* start *

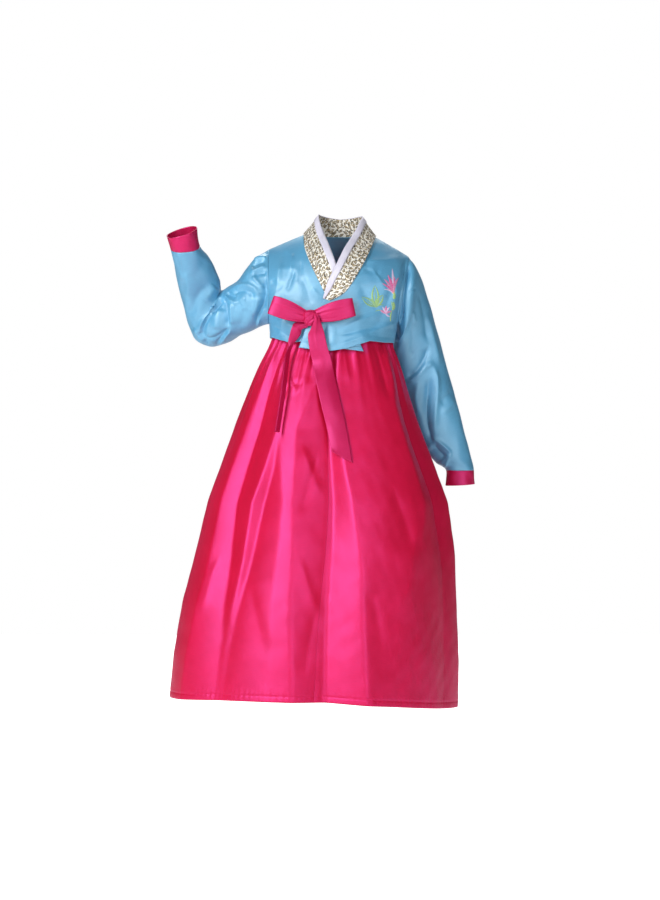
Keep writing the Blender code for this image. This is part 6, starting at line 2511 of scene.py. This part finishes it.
# ---- the whole garment ---------------------------------------------------------------------------------
SKY = Satin("sky_satin_fine", (0.068, 0.30, 0.52), (0.104, 0.39, 0.63), (0.80, 0.95, 1.0),
            roughness=0.46, sheen=0.1)
MAGENTA = Satin("magenta_satin_fine", (0.54, 0.002, 0.020), (0.64, 0.004, 0.036), (1.0, 0.16, 0.68),
                sheen=0.06)
RIBBON = Satin("pink_ribbon_fine", (0.46, 0.004, 0.048), (0.55, 0.008, 0.068), (1.0, 0.18, 0.60), sheen=0.06,
               slub=0.00002)
BROCADE = Brocade("gold_brocade_fine", (0.90, 0.87, 0.79), (0.060, 0.048, 0.030), (0.46, 0.36, 0.20))
STRIP = Plain("white_strip_fine", (0.74, 0.72, 0.84), (0.66, 0.64, 0.77))
COTTON = Plain("white_cotton_fine", (0.84, 0.83, 0.85), (0.74, 0.73, 0.76), roughness=0.8, thread=0.0009)

RIGHT_SLEEVE_FOLDS = table_of(
    Fold,
    (0.005, -0.008, 1.3, 0.5, ((-0.2284, -0.1206), (-0.2227, -0.1461), (-0.2199, -0.1675),
     (-0.2172, -0.1865))),
    (0.0035, -0.0065, 1.3, 0.1, ((-0.233, -0.1264), (-0.24, -0.1412), (-0.2502, -0.1601))),
    (0.0048, 0.005, 1.3, 0.5, ((-0.2358, -0.1206), (-0.2449, -0.1354), (-0.2548, -0.1519),
     (-0.2663, -0.1675), (-0.2737, -0.1824), (-0.277, -0.1939))),
    (0.004, -0.0045, 1.3, 0.0, ((-0.2502, -0.1601), (-0.2614, -0.1717), (-0.2688, -0.1857),
     (-0.2693, -0.198), (-0.2614, -0.2062), (-0.2465, -0.2057), (-0.2317, -0.198), (-0.2182, -0.187))),
    (0.011, 0.005, 2.0, 0.0, ((-0.2367, -0.1461), (-0.2416, -0.1692), (-0.2441, -0.1906))),
    (0.0034, -0.005, 1.3, 0.0, ((-0.2176, -0.1866), (-0.2284, -0.2005), (-0.2383, -0.212),
     (-0.2449, -0.2222))),
    (0.0036, 0.0042, 1.2, 0.0, ((-0.2136, -0.189), (-0.2248, -0.2029), (-0.2347, -0.2145),
     (-0.2413, -0.2235))),
    (0.0034, 0.0046, 1.2, 0.0, ((-0.2304, -0.1211), (-0.2227, -0.1255), (-0.2136, -0.1321),
     (-0.2037, -0.1371), (-0.1947, -0.1354))),
    (0.0052, -0.0056, 1.4, 0.3, ((-0.2218, -0.1168), (-0.212, -0.1223), (-0.2013, -0.1247))),
    (0.006, 0.0046, 1.4, -0.4, ((-0.2136, -0.1363), (-0.2126, -0.1577), (-0.2136, -0.1824))),
    (0.005, 0.0048, 1.3, 0.2, ((-0.2152, -0.1116), (-0.1988, -0.1033), (-0.1823, -0.1025),
     (-0.1675, -0.1083), (-0.1593, -0.1181), (-0.1551, -0.1313))),
    (0.0046, -0.0048, 1.4, 0.0, ((-0.2087, -0.1181), (-0.1905, -0.1132), (-0.1757, -0.1173),
     (-0.165, -0.128))),
    (0.006, 0.003, 1.6, 0.0, ((-0.1971, -0.1371), (-0.1897, -0.1305), (-0.1815, -0.1297))),
    (0.0056, -0.009, 1.5, 0.0, ((-0.1436, -0.0885), (-0.1436, -0.1132), (-0.1469, -0.1379),
     (-0.1543, -0.1577), (-0.1642, -0.1807))),
    (0.007, 0.0036, 1.6, 0.0, ((-0.1593, -0.1264), (-0.1609, -0.1428), (-0.1691, -0.1626))),
    (0.0028, 0.004, 1.2, 0.0, ((-0.17, -0.0852), (-0.1593, -0.0976), (-0.1477, -0.1116))),
    (0.0042, -0.005, 1.4, 0.0, ((-0.1733, -0.0671), (-0.1609, -0.058), (-0.1436, -0.0539))),
    (0.0042, 0.0044, 1.3, 0.0, ((-0.1691, -0.0523), (-0.1576, -0.0473), (-0.1411, -0.0465))),
    (0.0036, 0.0044, 1.3, 0.0, ((-0.1733, -0.0786), (-0.1609, -0.072), (-0.1428, -0.0646))),
    (0.004, -0.0044, 1.4, 0.0, ((-0.1658, -0.0836), (-0.1543, -0.0794), (-0.1411, -0.0786))),
    (0.003, 0.0044, 1.2, 0.0, ((-0.1461, -0.1478), (-0.1543, -0.1659), (-0.1617, -0.1857))),
    (0.009, -0.0034, 1.8, 0.0, ((-0.2515, -0.1), (-0.2729, -0.1181), (-0.2861, -0.1412), (-0.2926, -0.1642))),
    (0.008, 0.0034, 1.8, 0.0, ((-0.2432, -0.1033), (-0.2539, -0.1165), (-0.2663, -0.1321))),
    (0.0022, 0.0018, 1.4, 0.0, ((-0.3127, -0.0432), (-0.3114, -0.0654), (-0.3098, -0.0951))),
    (0.0048, 0.004, 1.3, 0.0, ((-0.2885, -0.1857), (-0.2787, -0.2029), (-0.2663, -0.2128))),
    (0.0048, -0.0042, 1.3, 0.0, ((-0.2787, -0.1922), (-0.2696, -0.2087), (-0.2564, -0.2194))),
    (0.01, -0.0026, 1.8, 0.0, ((-0.1856, -0.1478), (-0.1889, -0.1675), (-0.1955, -0.1857))),
    (0.01, -0.0022, 1.8, 0.0, ((-0.2614, -0.0523), (-0.2729, -0.072), (-0.2894, -0.0934))),
    (0.006, 0.0024, 1.6, 0.0, ((-0.3025, -0.0786), (-0.2976, -0.1017), (-0.2992, -0.1264))))
LEFT_SLEEVE_FOLDS = table_of(
    Fold,
    (0.0044, -0.0085, 1.5, 0.0, ((0.14, -0.0507), (0.1372, -0.0822), (0.1309, -0.1251), (0.1251, -0.1623),
     (0.1223, -0.1881))),
    (0.007, 0.002, 1.8, 0.0, ((0.15, -0.065), (0.1443, -0.1108), (0.1372, -0.1595), (0.1343, -0.1938))),
    (0.0056, -0.0075, 1.3, -0.5, ((0.1366, -0.2877), (0.1558, -0.2734), (0.1681, -0.2582), (0.1778, -0.2396),
     (0.183, -0.2196))),
    (0.004, 0.0044, 1.3, 0.3, ((0.14, -0.2946), (0.1601, -0.2811), (0.1758, -0.2625), (0.193, -0.2517))),
    (0.008, -0.009, 1.6, 0.0, ((0.1853, -0.2797), (0.1813, -0.3141), (0.1772, -0.3484), (0.1784, -0.3828),
     (0.1893, -0.42))),
    (0.0062, 0.0056, 1.5, 0.0, ((0.1901, -0.2568), (0.1979, -0.2826), (0.199, -0.3255), (0.1956, -0.3685),
     (0.1944, -0.4028))),
    (0.006, 0.0034, 1.6, 0.0, ((0.1615, -0.2926), (0.1578, -0.3255), (0.1652, -0.3599))),
    (0.0034, 0.005, 1.2, 0.0, ((0.1887, -0.4043), (0.2087, -0.4177), (0.2299, -0.4377))),
    (0.01, -0.0105, 1.6, 0.3, ((0.189, -0.4215), (0.203, -0.4345), (0.2165, -0.448))),
    (0.003, 0.0036, 1.3, 0.0, ((0.2168, -0.4658), (0.2219, -0.4486), (0.2299, -0.4386))),
    (0.0064, 0.004, 1.6, 0.0, ((0.1772, -0.1566), (0.1876, -0.191), (0.1956, -0.2225), (0.2036, -0.2597))),
    (0.006, -0.0038, 1.6, 0.0, ((0.1629, -0.1137), (0.1709, -0.148), (0.1772, -0.1824), (0.1801, -0.211))),
    (0.005, 0.0028, 1.5, 0.0, ((0.2082, -0.3599), (0.2231, -0.3441), (0.2388, -0.3312))),
    (0.006, -0.003, 1.5, 0.0, ((0.2064, -0.337), (0.2202, -0.3227), (0.2334, -0.3112))),
    (0.0018, -0.002, 1.3, 0.0, ((0.1386, -0.118), (0.1472, -0.1122), (0.1558, -0.1088))),
    (0.004, 0.0022, 1.5, 0.0, ((0.1486, -0.1537), (0.1515, -0.1652), (0.1543, -0.1766))),
    (0.007, -0.0026, 1.6, 0.0, ((0.1472, -0.1824), (0.1486, -0.211), (0.1458, -0.2454))))
RIGHT_SLEEVE_CREASES = table_of(
    Crease,
    ((0.4, 0.98), (0.34, 0.72), 0.01, -0.006, 1.4, 0.2),
    ((0.48, 0.97), (0.56, 0.74), 0.01, -0.0055, 1.4, 0.2),
    ((0.44, 0.94), (0.46, 0.66), 0.01, 0.004, 1.4, 0.2),
    ((0.1, 0.7), (0.3, 0.6), 0.013, -0.003, 1.5, 0.2),
    ((0.04, 0.84), (0.24, 0.8), 0.012, 0.0034, 1.5, 0.2),
    ((0.7, 0.6), (0.88, 0.7), 0.01, 0.0024, 1.5, 0.2),
    ((0.06, 0.62), (0.18, 0.74), 0.01, 0.003, 1.5, 0.2),
    ((0.6, 0.92), (0.76, 0.78), 0.01, -0.0026, 1.5, 0.2))
LEFT_SLEEVE_CREASES = table_of(
    Crease,
    ((0.42, 0.58), (0.4, 0.86), 0.011, -0.0055, 1.4, 0.2),
    ((0.5, 0.6), (0.6, 0.88), 0.012, 0.0038, 1.5, 0.2),
    ((0.1, 0.56), (0.26, 0.7), 0.013, 0.003, 1.5, 0.2),
    ((0.7, 0.6), (0.86, 0.76), 0.01, -0.003, 1.5, 0.2),
    ((0.06, 0.88), (0.28, 0.8), 0.012, -0.003, 1.5, 0.2),
    ((0.3, 0.94), (0.44, 0.82), 0.01, 0.0034, 1.5, 0.2))


def clear_start() -> None:
    """Remove what Blender starts with."""
    for name in ("Cube", "Light", "Camera"):
        piece = bpy.data.objects.get(name)
        if piece is not None:
            bpy.data.objects.remove(piece, do_unlink=True)


def main() -> None:
    """Dress the garment and set the studio."""
    logging.basicConfig(level=logging.INFO, format="%(name)s %(message)s")
    clear_start()
    sky, magenta, ribbon, cotton = SKY.make(), MAGENTA.make(), RIBBON.make(), COTTON.make()
    collar, chima = Collar(), Chima()
    jacket = Jeogori(collar).build(sky)
    collar.build(BROCADE.make(), STRIP.make())
    for side, sections, folds, creases in (
            (Side.RIGHT, RIGHT_SLEEVE, RIGHT_SLEEVE_FOLDS, RIGHT_SLEEVE_CREASES),
            (Side.LEFT, LEFT_SLEEVE, LEFT_SLEEVE_FOLDS, LEFT_SLEEVE_CREASES)):
        Sleeve(side, sections, folds, creases).build(sky, ribbon)
    chima.build(magenta)
    Waistband(chima).build(cotton)
    Goreum(collar, chima).build(ribbon)
    threads = {thread.name.removeprefix("thread_"): thread.make() for thread in THREADS}
    Embroidery().build(jacket[-1], threads)
    Studio().build()


if __name__ == "__main__":
    main()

* end *

* _AIM OF THE TASK_
Quote verbatim the opening lines of the listing above, ending with the line where "0.76), roughness=0.8, thread=0.0009)" appears; include both endpoints and nothing more.

* _ANSWER FOR THIS EXERCISE_
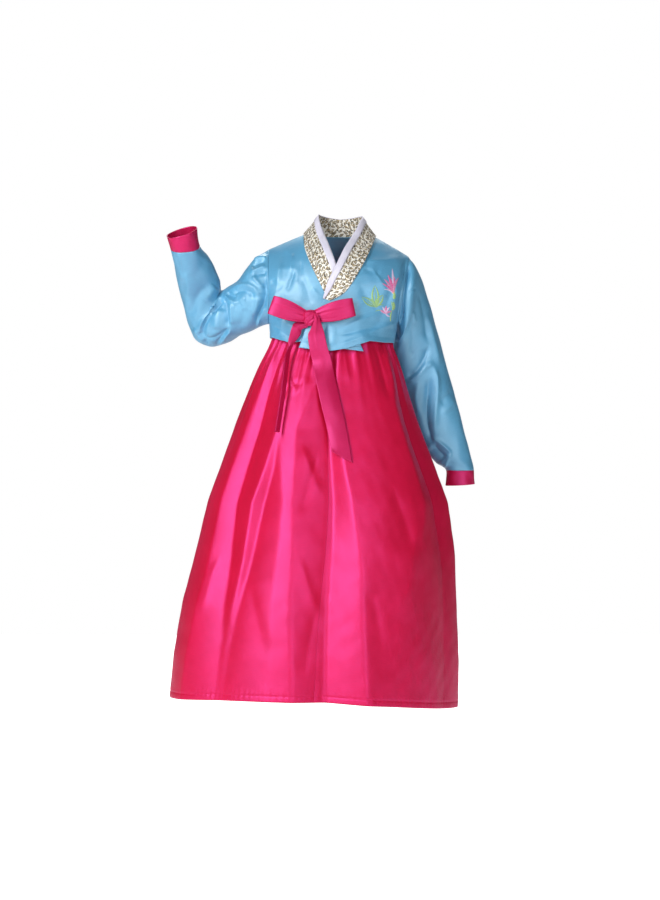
Keep writing the Blender code for this image. This is part 6, starting at line 2511 of scene.py. This part finishes it.
# ---- the whole garment ---------------------------------------------------------------------------------
SKY = Satin("sky_satin_fine", (0.068, 0.30, 0.52), (0.104, 0.39, 0.63), (0.80, 0.95, 1.0),
            roughness=0.46, sheen=0.1)
MAGENTA = Satin("magenta_satin_fine", (0.54, 0.002, 0.020), (0.64, 0.004, 0.036), (1.0, 0.16, 0.68),
                sheen=0.06)
RIBBON = Satin("pink_ribbon_fine", (0.46, 0.004, 0.048), (0.55, 0.008, 0.068), (1.0, 0.18, 0.60), sheen=0.06,
               slub=0.00002)
BROCADE = Brocade("gold_brocade_fine", (0.90, 0.87, 0.79), (0.060, 0.048, 0.030), (0.46, 0.36, 0.20))
STRIP = Plain("white_strip_fine", (0.74, 0.72, 0.84), (0.66, 0.64, 0.77))
COTTON = Plain("white_cotton_fine", (0.84, 0.83, 0.85), (0.74, 0.73, 0.76), roughness=0.8, thread=0.0009)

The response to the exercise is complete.